Unos pasos adelante un hombre alcanzó al muchacho. Le estaba hablando, pero el Kirilenko estaba tan ensimismado y abstraído que no le escuchó. El señor tuvo que tocarle el hombro al joven que antes había esparcido pedazos de hojas como si fueran pétalos de violetas. –Óyeme, cabrón, ¿qué diablos estás haciendo? Estás ensuciando el panteón–, dijo el hombre con el rostro endurecido. Era alto, delgado, pálido, con mirada fría. Kirilenko lo miró a los ojos con pasividad y dulzura, en cambio el hombre sintió que aquella mirada lo atravesaba. –¿Que no me oyes, güey? Estás pasado, drogado, ¿verdad? Órale, sáquese de aquí, perro, si no quieres que te la haga de pedo, y llame a la policía. Pinche loco–. Un pedazo de hoja suelta, luminosa y etérea, voló suavemente en medio de los dos.

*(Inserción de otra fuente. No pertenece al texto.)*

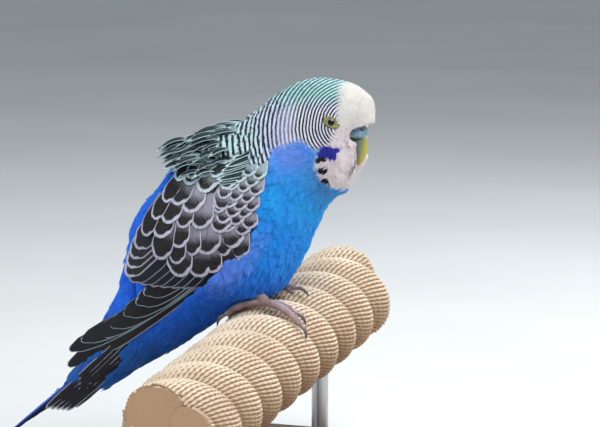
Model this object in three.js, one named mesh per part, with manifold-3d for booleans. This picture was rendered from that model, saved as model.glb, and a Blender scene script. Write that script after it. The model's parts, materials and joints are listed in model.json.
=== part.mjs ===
// A life-size budgerigar, a still museum model, sitting on a short cut length of thick laid rope
// that a plain wooden stand holds up. Millimetres, +Z up, +X the way the bird faces, +Y its left.
// The origin is on the floor, at the middle of the underside of the base.
import * as THREE from 'three';
import { mergeVertices } from 'three/addons/utils/BufferGeometryUtils.js';
import Module from 'manifold-3d';

const wasm = await Module();
wasm.setup();

// Driving dimensions of the stand and the perch
const GAP = 0.3;
const PERCH_HEIGHT = 48;
const BASE_LENGTH = 100;
const BASE_WIDTH = 120;
const BASE_THICKNESS = 10;
const BASE_BEVEL = 1;
const ROD_DIAMETER = 6;
const ROD_SPACING = 90;
const ROPE_DIAMETER = 37;
const ROPE_SLOPE = THREE.MathUtils.degToRad(8.2);
const ROPE_NEAR_END = -90;
const ROPE_FAR_END = 70;
const ROPE_PITCH = 52;
const STRANDS = 3;

// Driving dimensions of the bird. Every height below is above the middle line of the rope.
const BODY_ROUNDNESS = 2.1;
const EYE_RADIUS = 2.9;
const EYE_SINK = 2.1;
const EYE_PLACE = { x: 27.1, z: 83.1 };
const LID_RADIUS = 2.05;
const LID_THICKNESS = 0.9;
const TAIL_TIP = { x: -100, z: -38.5 };
const TAIL_ROOT = { x: -56, z: -1.5 };
const TAIL_FEATHERS_A_SIDE = 6;
const TAIL_STEP = 0.135;
const TAIL_SPREAD = 0.55;
const TAIL_VANE_HALF = 2.1;
const TAIL_TOP = 3.2;
const TAIL_LAYER = 0.5;
const TAIL_ROOF = 0.55;
const TAIL_SHAPE = [
  { at: 0, wide: 0.7, thick: 0.7 },
  { at: 0.45, wide: 1, thick: 0.7 },
  { at: 0.85, wide: 0.8, thick: 0.7 },
  { at: 1, wide: 0.2, thick: 0.5 },
];
const FOOT_SIDE = 9;
const TOE_THICKNESS = 2.5;
const ANKLE_RADIUS = 1.75;
const ANKLE_LIFT = 0.45;
const TOE_TAPER = [1.1, 1, 0.92, 0.72];
const CLAW_THICKNESS = [1.5, 1.35, 0.95, 0.45];
const FOOT_ROOM = 7;
const FOOT_ROOM_FLAT = 0.72;
const CLAW_LIFT = [-0.1, 0.35, -0.1, -0.95];

// Outline of the whole body from forehead to tail: the back and the belly in the middle plane,
// and half of the width between them
const BODY = [
  { back: [37.0, 83.0], belly: [37.0, 82.0], half: 0.5 },
  { back: [35.6, 89.2], belly: [34.6, 77.6], half: 7.0 },
  { back: [31.0, 93.2], belly: [30.6, 71.0], half: 11.4 },
  { back: [24.0, 95.4], belly: [30.2, 63.6], half: 13.8 },
  { back: [14.5, 95.4], belly: [28.4, 58.3], half: 15.3 },
  { back: [4.0, 90.8], belly: [23.6, 54.6], half: 16.6 },
  { back: [-7.0, 82.6], belly: [19.4, 50.2], half: 19.0 },
  { back: [-19.5, 75.6], belly: [16.2, 44.3], half: 21.8 },
  { back: [-33.0, 66.6], belly: [13.0, 37.0], half: 23.8 },
  { back: [-41.6, 54.0], belly: [9.0, 29.4], half: 24.4 },
  { back: [-47.8, 42.0], belly: [4.0, 23.0], half: 24.0 },
  { back: [-53.0, 30.0], belly: [-5.0, 18.6], half: 21.8 },
  { back: [-57.6, 18.0], belly: [-17.0, 12.0], half: 17.6 },
  { back: [-63.0, 9.0], belly: [-31.0, 2.5], half: 12.4 },
  { back: [-69.0, 1.0], belly: [-47.0, -7.5], half: 8.4 },
  { back: [-76.0, -10.0], belly: [-62.0, -16.5], half: 5.6 },
  { back: [-79.6, -18.2], belly: [-79.0, -19.6], half: 1.0 },
];

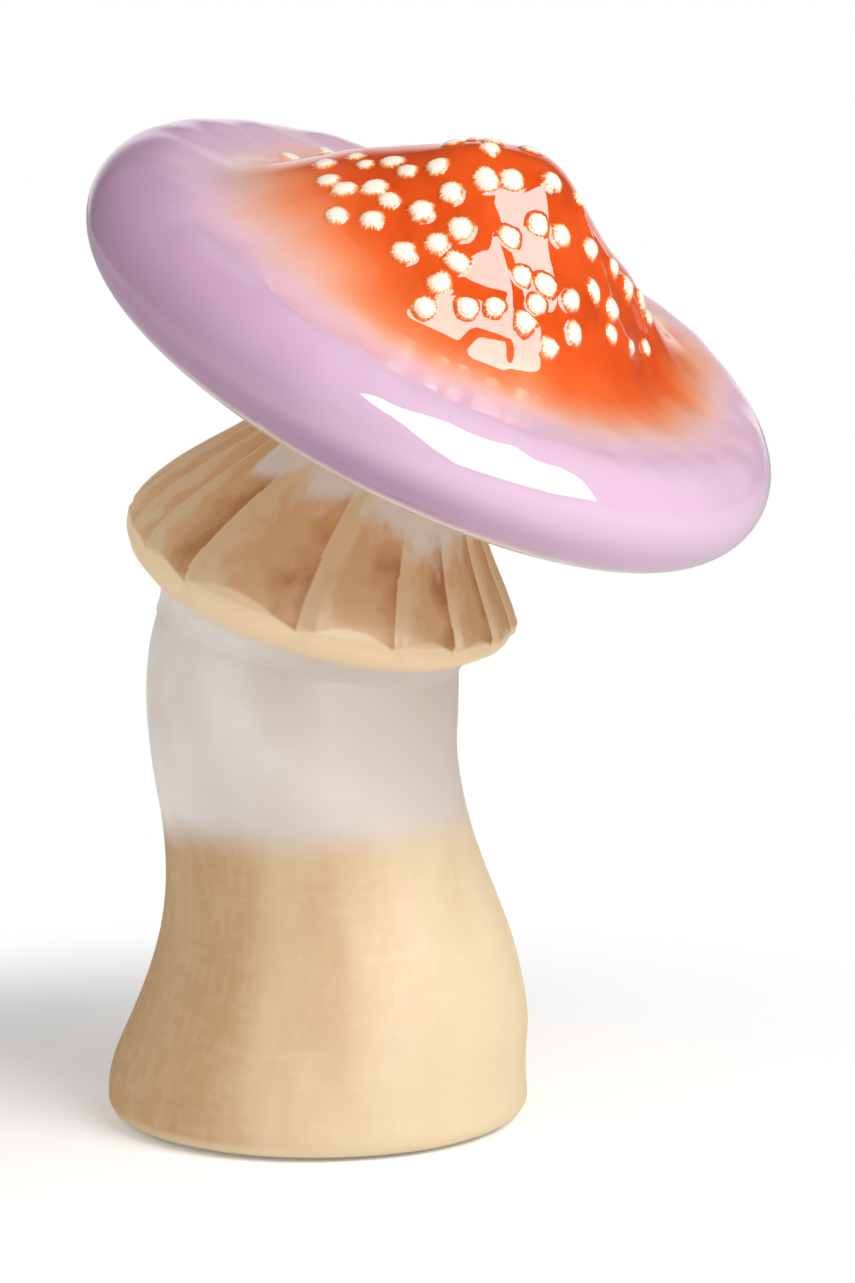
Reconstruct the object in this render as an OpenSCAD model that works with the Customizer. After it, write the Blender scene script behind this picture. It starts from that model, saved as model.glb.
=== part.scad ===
// Ceramic mushroom figurine: a swaying hollow stem on a felt pad, a pleated
// skirt round its neck, and a wide cap tilted to one side, with a tall boss
// that carries raised dots.
//
// Millimetres, +Z up. The origin is the middle of the felt pad's lower face.
// Seen from the front, along +Y, +X is to the right. A lean tips an axis away
// from upright, and its turn is counted from +X towards the viewer.

/* [Foot] */
// Half the width of the foot, where it is widest
foot_r = 42.5; // [38:0.5:46]
// Radius of the rounded lower edge of the foot
foot_edge_r = 4; // [2:0.5:6]
// Height over which the foot flares out of the stem
flare_h = 62; // [50:1:80]
// Radius of the felt pad under the foot
pad_r = 33; // [26:0.5:35]
// Thickness of the felt pad
pad_t = 1.6; // [1.2:0.1:2.4]
// Depth of the recess that the pad is stuck in
pad_recess = 1; // [0.4:0.1:1.2]
// Radius of the vent hole in the bottom of the casting
vent_r = 1.8; // [1:0.1:2]

/* [Stem] */
// Radius of the stem above the foot
stem_r = 31.6; // [28:0.1:34]
// Height of the middle of the seat that the skirt stands on
seat_z = 102; // [94:1:112]
// Radius of the stem at that seat
seat_r = 29.8; // [26:0.1:30]
// How far the seat is shifted to the right
seat_x = 0.6; // [-4:0.1:4]
// How far the seat is shifted away from the viewer
seat_y = -1; // [-4:0.1:4]
// Lean of the seat
seat_lean = 16.5; // [10:0.5:24]
// Turn of the seat's lean, from +X towards the viewer
seat_turn = 28; // [20:1:50]
// Height of the rounded shoulder under the seat
shoulder_h = 16; // [10:1:24]
// How far the stem sways to each side
sway = 3.6; // [0:0.1:6]
// Wall of the hollow stem
stem_wall = 5; // [4:0.5:7]
// Radius of the neck that passes through the skirt into the cap
neck_r = 13; // [10:0.5:14]
// Length of the neck inside the cap
tenon_h = 9; // [6:0.5:12]

/* [Skirt] */
// Radius of the skirt at its rim
skirt_r = 39.5; // [36:0.5:44]
// Height of the skirt's rim over its seat
skirt_rim_h = 9; // [6:0.5:12]
// How far the skirt's lower part is pushed to the right
skirt_shift = -5; // [-8:0.5:4]
// Radius of the skirt at its top, under the cap
skirt_top_r = 17; // [16:0.5:20]
// Depth of the pleats at the rim
pleat_depth = 1.8; // [0.5:0.1:2.2]

/* [Cap] */
// Radius of the cap
cap_r = 73; // [66:0.5:82]
// Half the thickness of the cap's rim
rim_r = 11.5; // [9:0.5:13]
// Place of the middle of the cap, to the right
cap_x = 23; // [14:0.5:30]
// Place of the middle of the cap, away from the viewer
cap_y = -12.5; // [-20:0.5:0]
// Height of the middle of the cap
cap_z = 158.5; // [152:0.5:168]
// Lean of the cap
cap_lean = 29; // [20:0.5:34]
// Turn of the cap's lean, from +X towards the viewer
cap_turn = 26.5; // [10:0.5:50]
// Rise of the cap's top from its rim to its middle
dome_h = 3.5; // [0:0.5:8]
// Wall of the cap's upper shell and of its underside
cap_wall = 5; // [4:0.5:6]
// Depth of the flat collar under the cap, below the middle of the rim
collar_depth = 14; // [12.5:0.5:18]
// Radius of that collar
collar_r = 20; // [18:0.5:26]
// Number of gills under the cap
gills = 48; // [24:1:48]
// Depth of the gills
gill_depth = 0.9; // [0.3:0.1:1.5]

/* [Boss] */
// Height of the boss over the top of the cap
boss_h = 27; // [18:0.5:32]
// The boss's reach from its middle to its foot on the left, as a share of the
// cap's radius
boss_left_share = 0.795; // [0.65:0.005:0.82]
// The same on the right
boss_right_share = 0.534; // [0.46:0.005:0.68]
// The same towards the viewer
boss_front_share = 0.521; // [0.45:0.005:0.63]
// The same away from the viewer
boss_back_share = 0.603; // [0.5:0.005:0.74]
// Place of the boss to the right, as a share of the cap's radius
boss_x_share = 0.027; // [-0.08:0.005:0.1]
// Place of the boss away from the viewer, as a share of the cap's radius
boss_y_share = -0.082; // [-0.13:0.005:0.08]
// Height of a middling lump on the boss
lump_h = 1.8; // [0:0.1:2.5]

/* [Dots] */
// Radius of a dot of full size
dot_r = 2.3; // [1.8:0.1:3]
// Height of a dot of full size
dot_h = 1.2; // [0.8:0.1:2]

/* [Hidden] */

// Thickness of the glaze line between two pieces that are stuck together
glaze_gap = 0.1;
// How far a cut runs past the face that it opens
overrun = 0.5;
// Clearance under a dot, for the facets of the cap below it
dot_gap = 0.15;
// Places round a dot where the cap's top is looked up
dot_probes = 12;
// Clearance round the pad in its recess
pad_gap = 0.3;
// Sides of the round pad, of a bar through the skirt, and of a dot
pad_sides = 96;
bar_sides = 64;
dot_sides = 32;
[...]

El Kirilenko se dejó conducir por aquel hombre rumbo a la puerta del panteón, no podía oponerle resistencia. Mientras, el empleado seguía increpándolo y gritándole groserías. Ya en la puerta de salida, lo único que alcanzó a decir el Kiri fue que de todas maneras él iba a regresar todas las veces que quisiera. –Voy a volver, dijo con firmeza, porque así está escrito, que volvamos una y otra vez, hasta que aprendamos las lecciones que haya que aprender. Así que aunque me vuelvas a sacar regresaré porque esta es la única forma de lograr que mi tío se sienta bien allá donde está, para que sepa que no lo olvidamos y que pedimos a Dios y a la Virgen siempre por él. Volveré para seguirle presentando ofrendas, con un montón de cariño porque me parece que no ofendo a nadie–. El tipo no escuchaba nada, no le importaba, él seguía refunfuñando, gritando y mascullando palabras. Mientras, ya en la puerta de salida, el viento seguía soplando quedo hacia todas partes. El Kirilenko se perdió en el horizonte.